5. It won't solve the city's low income housing problem. - Port Covington is a bad place for low income housing, period. It's way too expensive and the city's housing problems are way too pervasive. The city's dysfunctional real estate market which caused the abandonment of tens of thousands of houses is the root of both the problems and the solutions.

6. Each infrastructure project in the plan needs to be considered individually on its own specific merits. - Planning and building forty years worth of infrastructure as one all-inclusive package is a terrible way to proceed. Conditions will constantly change, as they already have, with the denial of federal funds for the expensive complex new expressway ramps. Making the new street grid dependent on these new ramps is a blueprint for a house of cards. Traffic capacity is fixed anyway. The site's internal grid can only hold so much traffic, travel demand between Washington and New York won't be decreasing, and Interstate 95 won't be getting any wider.

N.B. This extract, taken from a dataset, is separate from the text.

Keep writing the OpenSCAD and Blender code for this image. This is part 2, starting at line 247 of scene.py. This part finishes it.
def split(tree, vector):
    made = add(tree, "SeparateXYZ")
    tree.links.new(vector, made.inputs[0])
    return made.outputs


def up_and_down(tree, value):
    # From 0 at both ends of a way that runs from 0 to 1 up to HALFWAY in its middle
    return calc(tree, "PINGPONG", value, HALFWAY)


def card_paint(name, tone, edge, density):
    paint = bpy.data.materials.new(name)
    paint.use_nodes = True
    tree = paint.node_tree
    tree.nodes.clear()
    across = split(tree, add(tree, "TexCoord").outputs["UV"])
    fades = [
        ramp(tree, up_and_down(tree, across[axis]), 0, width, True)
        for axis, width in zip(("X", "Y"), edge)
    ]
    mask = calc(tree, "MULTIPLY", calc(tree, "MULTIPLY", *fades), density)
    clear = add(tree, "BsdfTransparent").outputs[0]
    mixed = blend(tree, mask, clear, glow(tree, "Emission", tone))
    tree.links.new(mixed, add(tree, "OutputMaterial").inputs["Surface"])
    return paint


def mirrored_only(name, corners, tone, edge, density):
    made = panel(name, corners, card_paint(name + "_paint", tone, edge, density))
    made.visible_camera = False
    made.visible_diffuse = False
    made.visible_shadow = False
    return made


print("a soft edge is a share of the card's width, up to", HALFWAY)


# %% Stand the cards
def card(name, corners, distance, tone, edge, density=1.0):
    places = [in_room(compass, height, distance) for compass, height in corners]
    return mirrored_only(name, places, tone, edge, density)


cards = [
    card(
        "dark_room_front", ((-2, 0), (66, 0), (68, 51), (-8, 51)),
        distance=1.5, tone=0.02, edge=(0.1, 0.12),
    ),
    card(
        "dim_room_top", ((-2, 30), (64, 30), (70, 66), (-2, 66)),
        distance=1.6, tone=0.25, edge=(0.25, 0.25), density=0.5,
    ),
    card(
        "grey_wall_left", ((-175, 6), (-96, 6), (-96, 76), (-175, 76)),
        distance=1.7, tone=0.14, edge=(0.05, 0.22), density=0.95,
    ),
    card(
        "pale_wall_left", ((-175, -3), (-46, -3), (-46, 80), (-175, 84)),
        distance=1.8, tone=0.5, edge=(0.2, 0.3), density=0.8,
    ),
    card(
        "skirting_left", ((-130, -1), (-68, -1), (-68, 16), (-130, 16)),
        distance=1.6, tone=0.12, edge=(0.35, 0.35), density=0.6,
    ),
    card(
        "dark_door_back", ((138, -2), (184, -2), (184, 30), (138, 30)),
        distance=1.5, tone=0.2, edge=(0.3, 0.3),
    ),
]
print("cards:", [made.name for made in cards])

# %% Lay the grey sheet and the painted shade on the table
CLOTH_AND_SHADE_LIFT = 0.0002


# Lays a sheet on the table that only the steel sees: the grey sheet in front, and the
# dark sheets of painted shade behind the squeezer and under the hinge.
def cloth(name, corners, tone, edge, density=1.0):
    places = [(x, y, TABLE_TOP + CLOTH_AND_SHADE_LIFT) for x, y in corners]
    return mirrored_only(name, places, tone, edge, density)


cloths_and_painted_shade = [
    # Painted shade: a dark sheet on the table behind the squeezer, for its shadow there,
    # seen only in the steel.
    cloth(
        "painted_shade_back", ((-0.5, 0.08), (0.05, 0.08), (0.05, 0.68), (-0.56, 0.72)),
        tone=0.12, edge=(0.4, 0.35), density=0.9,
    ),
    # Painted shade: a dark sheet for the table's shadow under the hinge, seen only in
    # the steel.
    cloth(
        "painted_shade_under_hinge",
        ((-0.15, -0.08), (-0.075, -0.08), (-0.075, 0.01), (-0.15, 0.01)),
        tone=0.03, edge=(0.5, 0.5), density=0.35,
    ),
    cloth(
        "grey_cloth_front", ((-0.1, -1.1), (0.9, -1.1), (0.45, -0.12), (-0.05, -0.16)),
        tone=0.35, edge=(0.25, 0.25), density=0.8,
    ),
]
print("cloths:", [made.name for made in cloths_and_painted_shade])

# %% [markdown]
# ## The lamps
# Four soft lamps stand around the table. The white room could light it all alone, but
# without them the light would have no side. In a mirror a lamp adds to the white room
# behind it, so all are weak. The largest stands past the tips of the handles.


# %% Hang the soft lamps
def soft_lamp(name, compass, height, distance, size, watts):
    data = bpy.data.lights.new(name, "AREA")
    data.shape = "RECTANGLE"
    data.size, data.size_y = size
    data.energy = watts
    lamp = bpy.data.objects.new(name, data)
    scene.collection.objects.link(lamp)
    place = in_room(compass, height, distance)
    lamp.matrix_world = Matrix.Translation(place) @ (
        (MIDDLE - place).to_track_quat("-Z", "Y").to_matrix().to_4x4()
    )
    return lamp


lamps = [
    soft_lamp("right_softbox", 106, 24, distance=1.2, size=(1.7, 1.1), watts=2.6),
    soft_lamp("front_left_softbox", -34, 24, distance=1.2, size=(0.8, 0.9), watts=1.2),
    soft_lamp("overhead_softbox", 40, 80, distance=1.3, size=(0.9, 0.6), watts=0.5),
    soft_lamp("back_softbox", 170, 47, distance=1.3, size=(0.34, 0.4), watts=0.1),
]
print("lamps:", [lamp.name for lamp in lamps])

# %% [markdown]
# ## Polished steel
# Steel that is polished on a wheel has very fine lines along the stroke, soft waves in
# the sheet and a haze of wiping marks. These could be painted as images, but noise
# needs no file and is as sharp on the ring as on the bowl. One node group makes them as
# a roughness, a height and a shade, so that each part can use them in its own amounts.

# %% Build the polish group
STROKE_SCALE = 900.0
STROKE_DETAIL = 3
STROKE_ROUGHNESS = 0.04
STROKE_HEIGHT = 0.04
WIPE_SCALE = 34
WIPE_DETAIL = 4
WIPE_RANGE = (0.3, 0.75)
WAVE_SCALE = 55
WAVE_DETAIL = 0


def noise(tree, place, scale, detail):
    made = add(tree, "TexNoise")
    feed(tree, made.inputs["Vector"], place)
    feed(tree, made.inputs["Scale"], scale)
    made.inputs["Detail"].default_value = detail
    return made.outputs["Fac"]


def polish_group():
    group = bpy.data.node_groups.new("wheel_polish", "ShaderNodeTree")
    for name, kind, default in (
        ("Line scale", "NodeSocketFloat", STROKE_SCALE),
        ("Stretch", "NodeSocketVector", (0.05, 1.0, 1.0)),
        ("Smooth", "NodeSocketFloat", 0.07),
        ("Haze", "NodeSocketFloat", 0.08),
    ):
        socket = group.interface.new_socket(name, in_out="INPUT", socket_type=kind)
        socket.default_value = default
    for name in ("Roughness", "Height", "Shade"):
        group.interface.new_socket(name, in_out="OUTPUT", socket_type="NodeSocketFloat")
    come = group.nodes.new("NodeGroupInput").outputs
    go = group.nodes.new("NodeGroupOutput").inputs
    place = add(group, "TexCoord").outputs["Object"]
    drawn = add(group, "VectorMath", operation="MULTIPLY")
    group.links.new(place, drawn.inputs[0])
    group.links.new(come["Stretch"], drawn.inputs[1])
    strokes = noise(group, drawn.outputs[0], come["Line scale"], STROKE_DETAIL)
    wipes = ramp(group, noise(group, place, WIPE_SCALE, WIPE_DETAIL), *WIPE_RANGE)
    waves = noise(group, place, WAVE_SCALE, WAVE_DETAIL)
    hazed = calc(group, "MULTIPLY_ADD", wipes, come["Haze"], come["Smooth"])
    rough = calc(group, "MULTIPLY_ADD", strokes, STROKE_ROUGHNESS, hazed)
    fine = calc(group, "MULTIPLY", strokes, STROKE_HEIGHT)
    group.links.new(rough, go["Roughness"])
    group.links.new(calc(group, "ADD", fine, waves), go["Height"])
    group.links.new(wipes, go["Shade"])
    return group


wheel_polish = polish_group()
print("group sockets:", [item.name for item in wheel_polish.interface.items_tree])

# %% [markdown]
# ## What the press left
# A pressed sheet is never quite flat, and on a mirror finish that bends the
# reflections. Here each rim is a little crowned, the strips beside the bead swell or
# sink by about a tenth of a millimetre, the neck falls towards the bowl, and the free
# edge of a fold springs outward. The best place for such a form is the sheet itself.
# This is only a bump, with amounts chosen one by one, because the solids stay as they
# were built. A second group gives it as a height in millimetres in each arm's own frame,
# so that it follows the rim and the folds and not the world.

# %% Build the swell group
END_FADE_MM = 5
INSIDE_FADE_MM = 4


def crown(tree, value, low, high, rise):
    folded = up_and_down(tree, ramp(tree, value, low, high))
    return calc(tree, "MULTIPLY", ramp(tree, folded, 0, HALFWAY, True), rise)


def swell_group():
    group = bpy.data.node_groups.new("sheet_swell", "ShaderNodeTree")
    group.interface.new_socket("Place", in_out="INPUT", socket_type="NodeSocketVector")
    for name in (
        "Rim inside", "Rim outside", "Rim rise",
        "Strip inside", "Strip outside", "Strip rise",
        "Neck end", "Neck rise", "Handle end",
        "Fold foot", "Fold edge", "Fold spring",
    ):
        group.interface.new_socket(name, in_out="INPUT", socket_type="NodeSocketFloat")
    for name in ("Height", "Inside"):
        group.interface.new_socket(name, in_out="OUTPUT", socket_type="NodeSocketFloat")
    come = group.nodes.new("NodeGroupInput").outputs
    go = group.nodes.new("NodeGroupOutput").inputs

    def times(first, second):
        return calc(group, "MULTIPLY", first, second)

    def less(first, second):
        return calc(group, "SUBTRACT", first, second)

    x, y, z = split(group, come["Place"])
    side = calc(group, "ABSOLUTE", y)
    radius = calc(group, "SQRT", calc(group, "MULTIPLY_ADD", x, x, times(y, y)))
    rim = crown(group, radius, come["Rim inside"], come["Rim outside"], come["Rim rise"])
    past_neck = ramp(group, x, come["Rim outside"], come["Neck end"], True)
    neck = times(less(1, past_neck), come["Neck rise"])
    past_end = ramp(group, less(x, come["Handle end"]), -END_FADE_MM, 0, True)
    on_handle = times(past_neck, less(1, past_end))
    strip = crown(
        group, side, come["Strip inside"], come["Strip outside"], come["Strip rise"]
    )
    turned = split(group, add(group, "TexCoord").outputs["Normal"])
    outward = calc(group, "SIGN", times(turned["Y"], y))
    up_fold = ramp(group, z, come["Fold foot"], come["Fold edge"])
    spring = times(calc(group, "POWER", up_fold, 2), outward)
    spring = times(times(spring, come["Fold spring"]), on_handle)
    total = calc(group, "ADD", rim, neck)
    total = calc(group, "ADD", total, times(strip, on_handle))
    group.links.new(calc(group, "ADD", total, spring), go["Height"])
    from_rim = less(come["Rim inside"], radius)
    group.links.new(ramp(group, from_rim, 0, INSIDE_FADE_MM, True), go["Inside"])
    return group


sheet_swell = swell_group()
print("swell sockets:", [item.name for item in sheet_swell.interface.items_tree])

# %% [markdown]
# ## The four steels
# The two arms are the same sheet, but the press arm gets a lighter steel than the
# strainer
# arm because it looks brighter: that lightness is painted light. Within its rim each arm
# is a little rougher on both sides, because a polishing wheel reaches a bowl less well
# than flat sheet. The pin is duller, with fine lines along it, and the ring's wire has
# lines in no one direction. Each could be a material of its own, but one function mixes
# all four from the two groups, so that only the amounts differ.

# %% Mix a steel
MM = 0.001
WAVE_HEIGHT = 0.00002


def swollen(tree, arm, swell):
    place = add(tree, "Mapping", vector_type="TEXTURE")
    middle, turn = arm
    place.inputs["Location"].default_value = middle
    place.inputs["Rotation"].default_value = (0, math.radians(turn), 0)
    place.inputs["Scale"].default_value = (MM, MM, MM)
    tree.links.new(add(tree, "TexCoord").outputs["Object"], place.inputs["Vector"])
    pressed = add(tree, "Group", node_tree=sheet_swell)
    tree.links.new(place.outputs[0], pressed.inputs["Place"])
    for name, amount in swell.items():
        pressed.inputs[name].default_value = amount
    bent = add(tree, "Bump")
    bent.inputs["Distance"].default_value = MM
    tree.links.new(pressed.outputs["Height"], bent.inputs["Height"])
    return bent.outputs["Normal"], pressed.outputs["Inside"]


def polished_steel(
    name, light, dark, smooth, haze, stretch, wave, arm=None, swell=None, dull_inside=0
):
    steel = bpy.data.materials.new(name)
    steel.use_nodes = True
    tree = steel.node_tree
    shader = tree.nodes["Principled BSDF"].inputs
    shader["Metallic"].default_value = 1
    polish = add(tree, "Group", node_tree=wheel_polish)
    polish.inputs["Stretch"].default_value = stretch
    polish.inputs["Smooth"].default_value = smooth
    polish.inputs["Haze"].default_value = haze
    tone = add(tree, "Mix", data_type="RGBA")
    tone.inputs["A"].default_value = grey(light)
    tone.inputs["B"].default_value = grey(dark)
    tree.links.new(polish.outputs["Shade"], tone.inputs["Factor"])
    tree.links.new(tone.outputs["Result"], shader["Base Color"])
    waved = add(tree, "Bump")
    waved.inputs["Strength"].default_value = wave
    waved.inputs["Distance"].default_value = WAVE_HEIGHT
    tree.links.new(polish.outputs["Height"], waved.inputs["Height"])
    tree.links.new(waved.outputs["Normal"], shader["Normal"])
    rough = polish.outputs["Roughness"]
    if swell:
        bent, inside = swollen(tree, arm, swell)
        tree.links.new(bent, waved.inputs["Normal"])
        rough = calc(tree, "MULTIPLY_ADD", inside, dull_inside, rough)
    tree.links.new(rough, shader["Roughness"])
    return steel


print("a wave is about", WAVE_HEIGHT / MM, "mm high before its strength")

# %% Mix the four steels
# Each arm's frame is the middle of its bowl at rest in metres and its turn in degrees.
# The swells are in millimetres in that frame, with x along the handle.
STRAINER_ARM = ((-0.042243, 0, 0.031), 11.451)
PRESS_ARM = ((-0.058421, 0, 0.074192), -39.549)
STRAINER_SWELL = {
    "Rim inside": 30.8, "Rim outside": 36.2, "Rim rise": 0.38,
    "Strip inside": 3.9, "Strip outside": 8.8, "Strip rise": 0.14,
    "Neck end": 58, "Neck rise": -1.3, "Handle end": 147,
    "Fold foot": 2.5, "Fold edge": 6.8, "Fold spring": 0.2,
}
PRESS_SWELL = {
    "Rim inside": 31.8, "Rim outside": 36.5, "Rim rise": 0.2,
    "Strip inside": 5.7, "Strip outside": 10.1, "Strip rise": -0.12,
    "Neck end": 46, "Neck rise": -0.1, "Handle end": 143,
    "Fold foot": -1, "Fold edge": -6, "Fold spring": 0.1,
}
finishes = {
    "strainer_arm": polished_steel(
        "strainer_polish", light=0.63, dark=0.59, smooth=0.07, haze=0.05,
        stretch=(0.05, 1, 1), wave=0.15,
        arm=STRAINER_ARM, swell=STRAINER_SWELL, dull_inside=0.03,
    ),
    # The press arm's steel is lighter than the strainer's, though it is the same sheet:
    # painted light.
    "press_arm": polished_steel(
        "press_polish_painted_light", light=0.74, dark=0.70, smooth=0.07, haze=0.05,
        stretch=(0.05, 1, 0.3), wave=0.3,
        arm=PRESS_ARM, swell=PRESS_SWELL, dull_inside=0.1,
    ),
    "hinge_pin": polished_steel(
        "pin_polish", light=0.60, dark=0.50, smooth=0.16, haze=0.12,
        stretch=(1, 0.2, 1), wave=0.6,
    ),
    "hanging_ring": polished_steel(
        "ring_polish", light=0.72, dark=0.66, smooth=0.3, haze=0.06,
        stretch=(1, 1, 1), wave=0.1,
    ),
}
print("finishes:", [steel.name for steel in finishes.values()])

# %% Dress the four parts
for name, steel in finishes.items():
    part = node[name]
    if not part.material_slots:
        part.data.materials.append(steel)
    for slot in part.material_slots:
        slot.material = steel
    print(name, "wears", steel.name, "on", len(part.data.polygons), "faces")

7. Infrastructure construction must be linked directly to development. - Simply build the streets, buildings and related facilities for a specific location at the same time as each other, so they can be coordinated with each other. In the previous Port Covington plan, a huge parking lot was built for future retail beyond the Sam's Club which never happened, along with a ridiculous curved entryway to line it up with the Sun printing plant. In Harbor East, new streets, promenades and utilities were built and then soon ripped out because they could not accommodate the Marriott Hotel, Legg Mason Tower and other new buildings. In Harbor Point, the spending plan has already changed drastically due to cost overruns that have turned the TIF bond revenue into a massive slush fund. And the potential for such abuses would be far higher with the current Port Covington plan.

8. Keep the bells and whistles separate. - The Harbor Point developer argued about how crucial it was to spend a huge amount of money on the new waterfront parks and promenades to support the project. But now under the reality of construction, all that is being cut back because the buildings must take priority. Surprise - some of Harbor Point's gold plated bells and whistles weren't such a high priority after all. Moreover, parks and associated amenities are a matter of taste and need to be tailored to the preferences of real users. In the Inner Harbor, tastemakers have now decided that the expensive McKeldin Fountain wasn't such a good thing after all, and they want to rip it out at still more great expense. Amenities should be have their own debates and proceed at their own pace.

9. Strongly emphasize transit-oriented development. - The only way to accommodate the proposed development density is by orienting it as strongly as possible to regional transit. The stations on the proposed central light rail spur must be the locations for as much of the total development as possible. This should also be done as soon as possible to cultivate a "transit culture". But what usually happens in the early phases of these developments is that a lot of cheap surface parking is created which prevents this. That's already happened in Port Covington. The proposed separate streetcar loop is also a danger sign. To a significant extent, it would replace walking trips rather than car trips. A far better tool for organizing the trips would be to locate the light rail stations in as close proximity to as much of the development as possible. The current plan shows the light rail spur pushed up against the north edge of the site near the Interstate 95 catacombs. That's bad. The light rail line should be central to serving the entire site and all the development.

10. Enough with the hype! - Those slick bird's eye renderings of the development serve no use except hype value. The renderings prevent any specific element of the plan from being seen clearly, completely and without distortion. OK, we get it. We'll build it together. That means wisely investing OUR tax money. The current Port Covington debate insults our intelligence.

So figure out exactly what's Phase One. Then issue its TIF bonds and nothing more. It's that simple.